Dataset H(h) M2FMoE RMSE CATS RMSE FreqMoE RMSE iTrans RMSE MCANN RMSE (w/ labels)
Almaden 8 7.99 16.09 14.73 32.13 8.45
Coyote 8 48.80 110.85 593.14 372.52 86.83
Lexington 8 251.96 618.99 387.00 690.43 253.0
Stevens Cr. 8 10.56 18.50 80.94 48.88 12.13
Vasona 8 5.13 6.91 14.32 12.18 5.35
Coyote 72 449.94 509.08 855.10 673.85 559.75
Lexington 72 772.84 906.53 1003.82 960.65 778.02
  • Average rank 1.4 (vs. best label-free baseline CATS at 3.7; label-supervised MCANN at 1.7).
  • Average RMSE improvement of 22.30% over the best label-free baseline, with a maximum gain of 52.86% (Coyote, 8h).
  • Average RMSE improvement of 9.19% over label-supervised MCANN, with a maximum gain of 43.8%.

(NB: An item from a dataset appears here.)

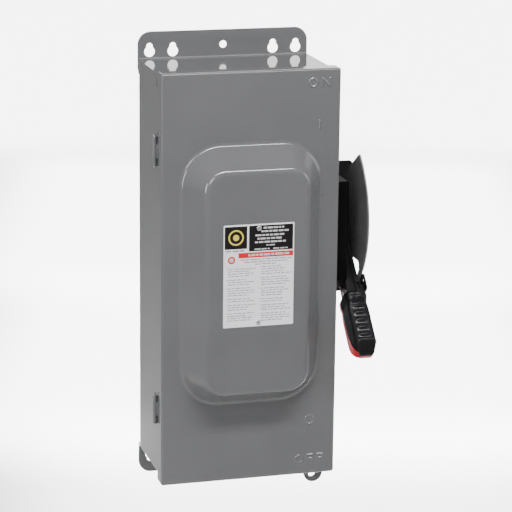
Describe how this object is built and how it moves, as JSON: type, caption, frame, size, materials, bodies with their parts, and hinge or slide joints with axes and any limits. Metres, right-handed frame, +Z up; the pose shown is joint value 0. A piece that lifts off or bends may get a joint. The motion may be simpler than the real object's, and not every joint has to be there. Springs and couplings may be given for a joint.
{
  "type": "fusible safety switch",
  "caption": "Wall-mounted steel disconnect box with a hinged cover with a raised panel, a side handle with padlock guard, and a three-pole fused knife switch inside.",
  "frame": {"origin": "on the wall plane, at the middle of the steel box's back", "axes": "+Z up, -Y out of the wall towards the user, +X towards the handle side"},
  "size_m": [0.2689, 0.1687, 0.5394],
  "materials": {
    "enclosure_paint": "glossy grey enamel",
    "zinc_steel": "zinc plated, satin",
    "dark_steel": "black oxide, satin",
    "black_moulding": "black moulded, satin",
    "grip_black": "black, semi-gloss",
    "grip_red": "red, semi-gloss",
    "insulator": "dark phenolic moulding",
    "copper": "bare copper, satin",
    "brass": "brass ferrule",
    "aluminium": "tin-plated aluminium",
    "fuse_tube": "fibre tube",
    "label": "printed label, satin",
    "arc_fibre": "vulcanised fibre"
  },
  "bodies": {
    "enclosure": {"box_wrapper": "enclosure_paint", "top_end_cap": "enclosure_paint", "bottom_end_cap": "enclosure_paint", "top_wall_flange": "enclosure_paint", "bottom_wall_flange": "enclosure_paint", "bottom_knockouts": "enclosure_paint", "box_hinge_leaves": "enclosure_paint", "hinge_pins": "zinc_steel", "latch_bracket": "enclosure_paint", "latch_pin": "zinc_steel", "latch_spring": "zinc_steel", "handle_base": "black_moulding", "base_screws": "zinc_steel", "mechanism_plate": "zinc_steel", "guard_bracket": "dark_steel", "guard_plate": "enclosure_paint", "guard_rivets": "zinc_steel", "shaft_spring": "dark_steel", "mounting_pan": "zinc_steel", "pan_spacers": "zinc_steel", "pan_screws": "zinc_steel", "line_base": "insulator", "line_jaws": "copper", "arc_chutes": "arc_fibre", "arc_plates": "dark_steel", "line_lugs": "aluminium", "line_lug_screws": "zinc_steel", "rotor_bearings": "zinc_steel", "hinge_jaws": "copper", "fuse_base": "insulator", "upper_fuse_clips": "copper", "lower_fuse_clips": "copper", "load_base": "insulator", "load_lugs": "aluminium", "load_lug_screws": "zinc_steel", "fuse_tubes": "fuse_tube", "fuse_ferrules": "brass", "ground_lug": "aluminium", "ground_screw": "zinc_steel"},
    "cover": {"cover_pan": "enclosure_paint", "cover_hinge_leaves": "enclosure_paint", "label_plate": "label", "cover_catch": "zinc_steel"},
    "cover_latch": {"cover_latch": "enclosure_paint"},
    "handle": {"handle_shaft": "dark_steel", "handle_arm": "dark_steel", "grip_front": "grip_black", "grip_back": "grip_red", "grip_screws": "zinc_steel", "drive_crank": "zinc_steel", "interlock_hook": "zinc_steel", "lock_slide_pin": "dark_steel"},
    "lock_slide": {"lock_slide": "dark_steel"},
    "rotor": {"rotor_crossbar": "insulator", "switch_blades": "copper", "rotor_crank": "zinc_steel"},
    "link": {"drive_link": "zinc_steel"}
  },
  "joints": [
    {"name": "cover_hinge", "type": "hinge", "parent": "enclosure", "child": "cover", "pos_m": [-0.1065, -0.1048, 0], "axis": [0, 0, -1], "range_deg": [0, 110]},
    {"name": "latch_pivot", "type": "hinge", "parent": "enclosure", "child": "cover_latch", "pos_m": [0.0848, -0.09, -0.243], "axis": [1, 0, 0], "range_deg": [0, 20], "stiffness_Nm_per_rad": 0.05},
    {"name": "handle_pivot", "type": "hinge", "parent": "enclosure", "child": "handle", "pos_m": [0.1312, -0.029, 0.054], "axis": [-1, 0, 0], "range_deg": [0, 94]},
    {"name": "rotor_pivot", "type": "hinge", "parent": "enclosure", "child": "rotor", "pos_m": [0, -0.044, 0.104], "axis": [-1, 0, 0], "range_deg": [0, 94]},
    {"name": "link_pivot", "type": "hinge", "parent": "handle", "child": "link", "pos_m": [0.0775, -0.03609, 0.03966], "axis": [-1, 0, 0], "range_deg": [-94, 0]},
    {"name": "lock_slide_travel", "type": "slide", "parent": "handle", "child": "lock_slide", "axis": [0, 0.682, 0.7314], "range_m": [0, 0.008]}
  ],
  "couplings": [
    {"joint": "rotor_pivot", "follows": "handle_pivot", "ratio": 1},
    {"joint": "link_pivot", "follows": "handle_pivot", "ratio": -1}
  ]
}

Ablation Study (forecasting horizon 72h)

Ablation Variant Almaden Coyote Lexington Stevens Cr. Vasona
Full M2FMoE 54.12 449.94 772.84 76.94 19.57
w/o wavelet branch 57.70 555.64 827.39 87.19 19.84
w/o FFT branch 59.04 558.26 870.74 85.02 19.81
w/o multi-resolution 59.48 483.22 855.24 85.00 19.51
w/o CSS 55.58 541.59 916.93 86.00 20.00
w/o alignment 59.12 516.73 872.03 85.80 19.28
w/o dual-view 56.27 453.46 789.04 79.06 19.38

Key Findings

  1. Dual-view complementarity is effective: removing either branch causes a clear performance degradation; removing the FFT branch has a slightly larger impact due to the loss of global trend modeling.
  2. Cross-view alignment via CSS is critical: removing CSS increases RMSE by 18.6% on Lexington, demonstrating that semantically consistent frequency-band splitting is essential for dual-view collaboration.
  3. Wavelet experts are more strongly activated during extreme events: t-SNE visualizations show that the wavelet view is more sensitive to high-frequency local abrupt changes, while the FFT view better handles stable periodic patterns.
  4. Optimal number of experts is 3–4: too many experts introduce noise and overfitting.
  5. Recent segment length has a sweet spot: too short is informationally insufficient; too long introduces noise; omitting the recent segment entirely causes a significant performance drop.
  6. M2FMoE remains competitive with PatchTST/TimesNet on standard datasets such as ETTh, with advantages more pronounced at shorter horizons.

Highlights & Insights

  • Surpasses label-supervised methods without any extreme event labels: fully end-to-end, yielding stronger generalizability.
  • Rigorous cross-domain alignment theory: Theorem 1 provides an energy-conservation proof for the frequency-scale mapping, upon which CSS learns shared boundaries in a principled manner.
  • Spectral heterogeneity as a novel lens for extreme events: the paper presents the first systematic analysis of spectral differences between extreme and regular events (Fig. 1), providing intuitive motivation for frequency-domain modeling.
  • Nested MoE + multi-resolution design: frequency-band-level expert specialization → view-level fusion → resolution-level aggregation → temporal gating, forming a hierarchical and functionally well-delineated architecture.

Limitations & Future Work

  1. Validation is limited to hydrological datasets; generalizability to other extreme event domains (e.g., finance, transportation) has yet to be demonstrated.
  2. CWT incurs higher computational cost than FFT (via the PyWavelets library), which may become a bottleneck for very long sequences.
  3. Performance on long-horizon benchmarks (e.g., ETTh1/h2, 96→96) is inferior to PatchTST/TimesNet, suggesting the method is better suited to short-to-medium-term extreme event scenarios.
  4. Hyperparameters such as the number of experts and number of resolutions require per-dataset tuning, with limited automation.
  5. The loss weights \(\lambda\) and \(\mu\) for the diversity and consistency terms must be set manually.
  • Frequency-domain time series forecasting: FEDformer (frequency-enhanced decomposition), FreqMoE (frequency-decomposition MoE), U-Mixer (UNet mixer).
  • Extreme event methods: NEC+/VIE/SADI/SEED (multi-stage learning), DAN (extreme-value labels), MCANN (cluster attention), EPL/EVL/GEVL (extreme value theory losses).
  • MoE time series models: Time-MoE (large-scale foundation model), FreqMoE (frequency decomposition).
  • Multi-resolution / multi-scale: TimeMixer (multi-scale mixing), TimeMixer++ (enhanced variant).
  • Attention-based methods: CATS (cross-attention), iTransformer (inverted Transformer).

Rating

⭐⭐⭐⭐ — Framing extreme event forecasting through the lens of spectral heterogeneity is highly novel. CSS provides a rigorous theoretical foundation for cross-domain alignment, and surpassing label-supervised methods without labels is a compelling result. The modular design is hierarchically clear with well-defined functional roles. Limitations include a narrow validation scope (hydrological data only) and moderate performance on long-horizon forecasting. Overall, this represents a solid and meaningful advance in extreme-event time series forecasting.